Ravindra Wankhedkar, a 64-year-old banker who started his own travel agency, echoes the same blend of devotion and pragmatism. “Pilgrims today no longer want to suffer for 10 hours for a second of darshan,” he says.

Through his company, Yogiraj Tours, Wankhedkar specialises in catering to elderly yatris on long routes like Badrinath, Kedarnath, and the Char Dham circuit. “I carry a kitchen with me,” he says with a laugh. “Home food matters more than you’d think.” But the journey itself, he admits, is riddled with logistical knots from surging crowds to what he calls “the loud discrimination” of VIP access. “If you stop the lines for every VIP for two or three hours, of course crowds build up and a stampede is waiting to happen. What happened at Kumbh and Andhra is no surprise.” He implies the importance of the management to take accountability in such circumstances and act upon it to avoid future similar incidents.

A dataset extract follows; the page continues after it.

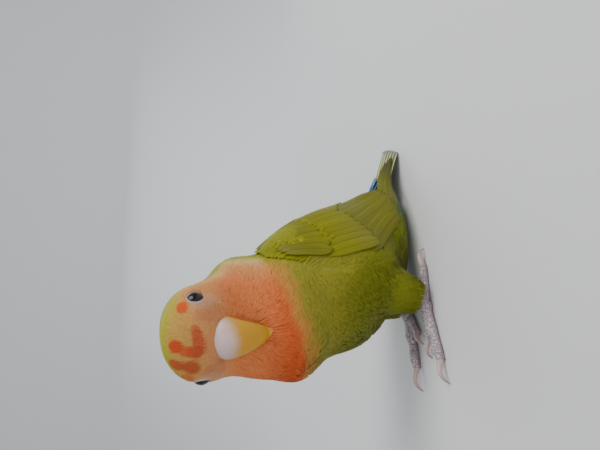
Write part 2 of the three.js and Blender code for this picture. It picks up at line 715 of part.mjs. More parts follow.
// Materials
const paint = (name, color, roughness) => {
  const material = new THREE.MeshStandardMaterial({ color, roughness, metalness: 0 });
  material.name = name;
  return material;
};
const MATERIALS = {
  peach: paint("peach_feathers", "#f08a55", 0.9),
  green: paint("green_feathers", "#8fae2b", 0.9),
  wing: paint("wing_feathers", "#6f8d1c", 0.85),
  tail: paint("tail_feathers", "#9db04a", 0.85),
  bill: paint("bill_horn", "#ecd9b4", 0.35),
  skin: paint("foot_skin", "#b3a1a6", 0.7),
  claw: paint("claw_horn", "#c9b3ac", 0.4),
  eye: paint("eye_gloss", "#140d0b", 0.08),
};

// Assembly
const bird = new THREE.Group();
bird.name = "peach_faced_lovebird";

function add(name, shape, material) {
  const mesh = shape.getMesh();
  const geometry = new THREE.BufferGeometry();
  const stride = mesh.numProp;
  const points = new Float32Array((mesh.vertProperties.length / stride) * 3);
  for (let i = 0; i < points.length / 3; i++) {
    for (let k = 0; k < 3; k++) points[i * 3 + k] = mesh.vertProperties[i * stride + k];
  }
  geometry.setAttribute("position", new THREE.BufferAttribute(points, 3));
  geometry.setIndex(Array.from(mesh.triVerts));
  geometry.computeVertexNormals();
  const node = new THREE.Mesh(geometry, material);
  node.name = name;
  bird.add(node);
}

const legFlesh = {};
for (const [name, side] of [["left", 1], ["right", -1]]) {
  legFlesh[name] = tube(LEG.line.map((p) => placed(side, p)), LEG.radii[name], LEG.round);
}
const eyeBalls = {
  left: ball(eyes.left.centre, EYE.ball),
  right: ball(eyes.right.centre, EYE.ball),
};
const sockets = unite([
  ball(eyes.left.centre, EYE.ball + GAP),
  ball(eyes.right.centre, EYE.ball + GAP),
]);
const withRims = unite([skin, eyeRim(eyes.left), eyeRim(eyes.right)]).subtract(sockets);
const flesh = withRims.subtract(billPocket());

let rest = flesh;
for (const { name, point, normal } of CUTS) {
  const below = beyond(rest, normal.clone().negate(), point, GAP);
  rest = beyond(rest, normal, point, GAP);
  add(name, largest(below), name === "neck" ? MATERIALS.peach : MATERIALS.green);
}
add("head", largest(rest), MATERIALS.peach);

add("bill_upper", upperBill(), MATERIALS.bill);
add("bill_lower", lowerBill(), MATERIALS.bill);
add("eye_left", eyeBalls.left, MATERIALS.eye);
add("eye_right", eyeBalls.right, MATERIALS.eye);

const wingRoom = unite([wingSolid(1, GAP), wingSolid(-1, GAP)]);
add("tail", largest(tailSolidWhole().subtract(skinGrown).subtract(wingRoom)), MATERIALS.tail);
for (const [name, side] of [["left", 1], ["right", -1]]) {
  const foot = footSolid(side, 0);
  const leg = largest(legFlesh[name].subtract(skinGrown).subtract(footSolid(side, GAP)));
  add(`wing_${name}`, largest(wingSolid(side, 0).subtract(skinGrown)), MATERIALS.wing);
  add(`leg_${name}`, leg, MATERIALS.green);
  add(`foot_${name}`, foot, MATERIALS.skin);
  for (const toe of TOES) add(`claw_${name}_${toe.name}`, clawSolid(side, toe), MATERIALS.claw);
}

// Origin at the middle of the footprint, on the floor
const box = new THREE.Box3().setFromObject(bird);
const middle = box.getCenter(vec(0, 0, 0));
for (const node of bird.children) node.geometry.translate(-middle.x, -middle.y, -box.min.z);

export default bird;
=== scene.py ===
"""Peach faced lovebird at rest, dressed over its solids: skin, coat, wings, tail, bill, eyes and feet."""
import logging
from dataclasses import dataclass, field
from enum import Enum
from typing import Callable, Sequence

import bpy
import numpy as np
from mathutils import Matrix


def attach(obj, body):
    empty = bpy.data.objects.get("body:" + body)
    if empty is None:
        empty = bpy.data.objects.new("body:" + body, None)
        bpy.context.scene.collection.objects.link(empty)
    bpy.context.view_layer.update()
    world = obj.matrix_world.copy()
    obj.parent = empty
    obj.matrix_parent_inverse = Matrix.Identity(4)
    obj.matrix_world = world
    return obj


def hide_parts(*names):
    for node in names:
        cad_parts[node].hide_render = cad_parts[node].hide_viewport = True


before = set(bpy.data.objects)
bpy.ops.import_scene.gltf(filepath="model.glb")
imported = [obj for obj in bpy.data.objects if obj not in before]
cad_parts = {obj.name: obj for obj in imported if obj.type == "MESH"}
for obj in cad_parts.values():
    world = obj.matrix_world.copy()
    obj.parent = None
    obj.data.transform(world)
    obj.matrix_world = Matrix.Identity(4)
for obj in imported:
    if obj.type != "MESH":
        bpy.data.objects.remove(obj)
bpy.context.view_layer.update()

LOG = logging.getLogger("lovebird")
MM = 0.001
BODY = "root"
ORIGIN = np.array([0.0879, 24.867, 0.0])
SEED = 7
PLUMAGE = "plumage"
BAKE_MAP = "OFBake"
VANE_MAP = "Vane"
TUFT_PATCH = 0.003
Array = np.ndarray
Socket = bpy.types.NodeSocket
Colour = tuple[int, int, int]
Place = tuple[float, float, float]
Edge = tuple[tuple[float, float], ...]


def unit(rows: Array) -> Array:
    """Rows scaled to length one: v / |v|."""
    return rows / np.maximum(np.linalg.norm(rows, axis=-1, keepdims=True), 1e-9)


def smooth_step(x: Array, low: float, high: float) -> Array:
    """Soft step from 0 to 1: 3w^2 - 2w^3 with w = (x - low) / (high - low), kept within 0 and 1."""
    w = np.clip((x - low) / (high - low), 0, 1)
    return w * w * (3 - 2 * w)


def mix(a: Array, b: Array, w: Array) -> Array:
    """Blend of two values: a + (b - a) w."""
    return a + (b - a) * w


def across_flat(flow: Array, normal: Array) -> Array:
    """The part of a direction that lies in the surface: unit(d - n (d . n))."""
    return unit(flow - normal * np.sum(flow * normal, axis=-1, keepdims=True))


def linear(red: int, green: int, blue: int) -> Array:
    """Linear light of a display colour: ((c / 255 + 0.055) / 1.055) ^ 2.4."""
    c = np.array([red, green, blue]) / 255
    return np.where(c <= 0.04045, c / 12.92, ((c + 0.055) / 1.055) ** 2.4)


def tint(tone: Array, colour: Colour, share: Array) -> Array:
    """Linear colours blended towards a display colour: t + (c - t) w, with one weight for each place."""
    return mix(tone, linear(*colour), share[..., None])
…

Then there’s the helicopter problem. “Last year, a return trip was Rs 12,000. This year it starts at Rs 20,000,” Wankhedkar says. “And even then, you can’t rely on booking online unless you have an agent ‘setting’.” His caution deepened after the Kedarnath helicopter crash in June, which killed six pilgrims and a pilot. “People think it’s a shortcut to your destination. But at those altitudes, nothing is guaranteed.”

Talks of a ropeway to Kedarnath, meant to ease congestion, remain just that — talks. Construction crawls, while demand grows. “Faith keeps the yatras alive,” Wankhedkar sighs. “But systems have to catch up before faith alone runs out of breath.”